Appellant answered, denying that appellees had done any such work, and alleged that the "Silver Belt" was the newspaper published nearest to said mining claim. The case was tried before the court sitting without a jury, and findings of fact were made upon which the judgment was based. We quote from the findings of fact:
"The only question necessary to the determination of this case is whether or not the Silver Belt is the nearest or the Evening Bulletin is the nearest newspaper published in a direct line from such claim, and before the defendant can recover in this action he must establish the forfeiture notice so published in the Silver Belt was in the nearest newspaper published in a direct line from such claims by a preponderance of the evidence. . . . It appearing to the court from the evidence in the case that the Silver Belt is not the nearest newspaper published in a direct line from said claims, but that the Evening Bulletin is the nearest newspaper published in a direct line from said claims, plaintiffs are entitled to the judgment prayed for, . . ."
— and judgment was duly entered in accordance with such findings.
Appellant presents four assignments of errors, which raise in effect two questions, one of law, and the other of fact, which we will discuss as seems best. The question of law involved is a construction of the meaning of the phrase, "the newspaper published nearest the claim," in section 2324, supra. There is, so far as we are able to find, no determination by the courts of the meaning of this language. It is a matter of first impression in this jurisdiction certainly, and probably in the United States. Fortunately, however, we are not without aid from decisions on analogous statutes. In Rutenfranz v. Stacer, 58 Ind. 467, the Supreme Court of that state had under consideration a statute requiring the advertisement of a sale of real estate to be published by the sheriff in the "newspaper printed nearest to the real estate." At the trial therein, it was proved there was in the town another newspaper, the building of which was 100 feet nearer the real estate than the building of the paper publishing the notice. The court said:
"It was not the intention of the Legislature, as we construe the statute, that the words used therein should be taken in their strict literal sense. It was never intended that the sheriff should be required to ascertain, by accurate and exact measurement, which one of two or more newspapers, published in the same town or city in his county is the nearest to the particular parcel of real estate. . . . Indeed, it seems to us, that where, as in this case, two or more weekly newspapers are published in the same town or city, . . . by a fair and reasonable construction of the statute quoted, the sheriff may advertise such sale in either one of the said first-mentioned newspapers, without regard to the particular location of the building in such town or city in which either of the said newspapers may be published."

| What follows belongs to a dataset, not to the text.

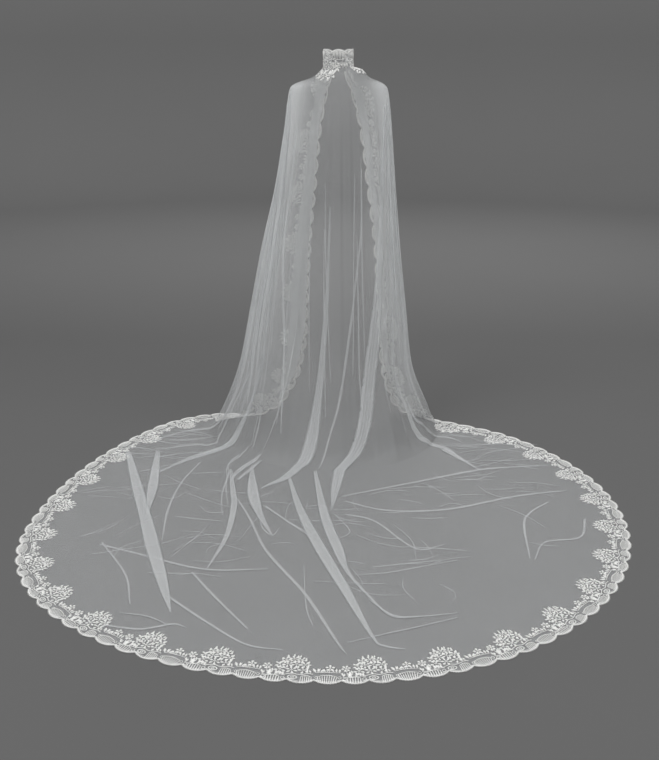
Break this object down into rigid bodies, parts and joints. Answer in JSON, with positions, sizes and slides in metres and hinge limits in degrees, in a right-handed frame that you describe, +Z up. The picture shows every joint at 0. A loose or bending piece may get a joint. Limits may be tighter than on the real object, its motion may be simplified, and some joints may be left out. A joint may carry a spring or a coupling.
{
  "type": "mantilla veil",
  "caption": "Cathedral-length sheer tulle mantilla veil, edged all round with scalloped floral lace, in its worn form with the train spread on the floor.",
  "frame": {"origin": "the neck seat: the middle of the neck opening, at the foot of the standing lace collar", "axes": "+Z up; -Y towards the end of the train, behind the wearer; +Y to the wearer's front, where the veil hangs open; +X to the right as seen from behind the wearer"},
  "size_m": [2.1044, 1.8806, 1.56],
  "materials": {
    "tulle": "sheer matte net",
    "lace": "soft satin thread"
  },
  "bodies": {
    "root": {"tulle_veil": "tulle", "lace_collar": "lace", "lace_front_left": "lace", "lace_front_right": "lace", "lace_train_left": "lace", "lace_train_right": "lace"}
  },
  "joints": []
}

This case was approved in Greenlee v. Marks, 62 Ind. 418.
The Supreme Court of Illinois, in Stow et al. v. Kimball et al., 28 Ill. 93, construes a similar statute, and says:
"The statute has no such trifling meaning as that it is necessary to measure with chain or tape line, the distance from the judges' bench to the printing office, to see which of two or more newspapers published at the county seat is the nearest. Any newspaper printed at that place answers the intention of the law."

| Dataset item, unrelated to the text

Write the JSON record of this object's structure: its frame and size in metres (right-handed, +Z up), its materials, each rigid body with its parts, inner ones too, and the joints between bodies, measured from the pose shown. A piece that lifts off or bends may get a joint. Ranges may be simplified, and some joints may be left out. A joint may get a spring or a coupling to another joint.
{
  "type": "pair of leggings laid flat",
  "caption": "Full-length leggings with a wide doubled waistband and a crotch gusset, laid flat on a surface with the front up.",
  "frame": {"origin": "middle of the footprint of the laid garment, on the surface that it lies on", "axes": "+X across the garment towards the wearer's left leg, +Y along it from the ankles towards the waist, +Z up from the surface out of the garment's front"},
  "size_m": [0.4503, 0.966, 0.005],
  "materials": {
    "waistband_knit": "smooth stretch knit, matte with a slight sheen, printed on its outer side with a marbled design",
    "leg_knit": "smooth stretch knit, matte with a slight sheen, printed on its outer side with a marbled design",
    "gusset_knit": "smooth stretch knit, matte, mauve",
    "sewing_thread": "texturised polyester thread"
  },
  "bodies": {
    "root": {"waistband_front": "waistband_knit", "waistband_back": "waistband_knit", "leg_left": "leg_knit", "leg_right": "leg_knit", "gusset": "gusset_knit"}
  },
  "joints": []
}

See, also, Felker v. Grant, 10 S.D. 141, 72 N.W. 81.
We think this construction to be the correct one. The purpose of the notice required by the statute is to notify the world, and particularly the co-owner who is being advertised out, of what is happening. The reason that the phrase, "nearest the claim," is used, is well illustrated in Felker v. Grant, supra, when the court says:
"The legislature evidently had in view abuses that had grown up by reason of the publication of notices of sale in newspapers printed and published in remote parts of the county from the place designated for the sale of chattel property, and its object evidently was to correct these abuses. . . ."
To hold that the statute requires a literal compliance with its terms would be to reduce it to an absurdity, and in many cases make it utterly unworkable. Mining claims, as a rule, are situated in more or less inaccessible localities. Is it presumed that the owner desiring to advertise out a delinquent partner must have an accurate survey made to each of possibly, half a dozen newspapers whose buildings are located approximately the same distance from the claim? A mining claim is 1,500 feet long. It is entirely possible that one paper might be nearer to one end of the claim, while the other paper would be nearer to the other end. On appellees' construction of the statute, which paper should be used?

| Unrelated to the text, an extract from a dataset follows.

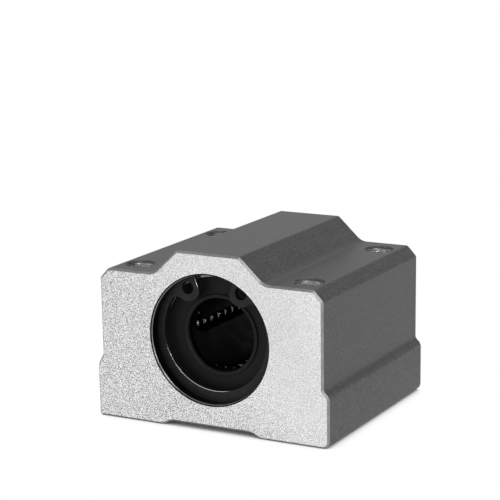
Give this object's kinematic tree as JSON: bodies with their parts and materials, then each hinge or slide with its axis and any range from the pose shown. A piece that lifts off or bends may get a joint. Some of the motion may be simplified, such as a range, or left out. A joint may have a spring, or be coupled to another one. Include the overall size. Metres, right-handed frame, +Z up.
{
  "type": "linear bearing block",
  "caption": "Machined aluminium block with a sealed linear ball bearing for a round shaft, held by retaining rings and fixed by screws.",
  "frame": {"origin": "middle of the base, on the plane of the foot, half way along the shaft direction", "axes": "+Z up from the base, +Y along the shaft axis, +X across the block"},
  "size_m": [0.042, 0.036, 0.029],
  "materials": {
    "aluminium": "extruded and anodised, end faces blasted",
    "bearing_steel": "ground",
    "ball_steel": "polished",
    "moulded_cage": "moulded",
    "seal_rubber": "moulded",
    "spring_steel": "blackened and oiled"
  },
  "bodies": {
    "root": {"housing": "aluminium", "bearing_sleeve": "bearing_steel", "ball_cage": "moulded_cage", "front_side_ring": "bearing_steel", "rear_side_ring": "bearing_steel", "front_seal": "seal_rubber", "rear_seal": "seal_rubber", "front_retaining_ring": "spring_steel", "rear_retaining_ring": "spring_steel", "loaded_balls_1": "ball_steel", "returning_balls_1": "ball_steel", "loaded_balls_2": "ball_steel", "returning_balls_2": "ball_steel", "loaded_balls_3": "ball_steel", "returning_balls_3": "ball_steel", "loaded_balls_4": "ball_steel", "returning_balls_4": "ball_steel"}
  },
  "joints": []
}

We conclude that it is unreasonable to suppose Congress could have meant to impose such a burden upon the generally impecunious prospector, and we hold that the word "nearest" in the statute means in the nearest community to the mining claim, and that, if there be in the community which is actually nearest two or more newspapers, a publication in any of them satisfies the statute, even though the building in which one is printed may happen to be a few inches nearer the claim than the other.
Turning, then, to the evidence in the case, we find that it appears conclusively therein that the town of Miami was the community nearest the claims in question, that both the "Silver Belt" and the "Bulletin" were published in said town, and that the difference in the distance of each from the claims in question was not in excess of a few hundred feet at the most. Such being the fact, we think appellant published his notice in a newspaper provided by statute, and, since there is no contention that there was any other defect in his procedure, the court should have entered judgment for him.
The case is reversed and the cause remanded to the superior court of Gila county, with instructions to enter judgment for the appellant.
McALISTER, C.J., and ROSS, J., concur.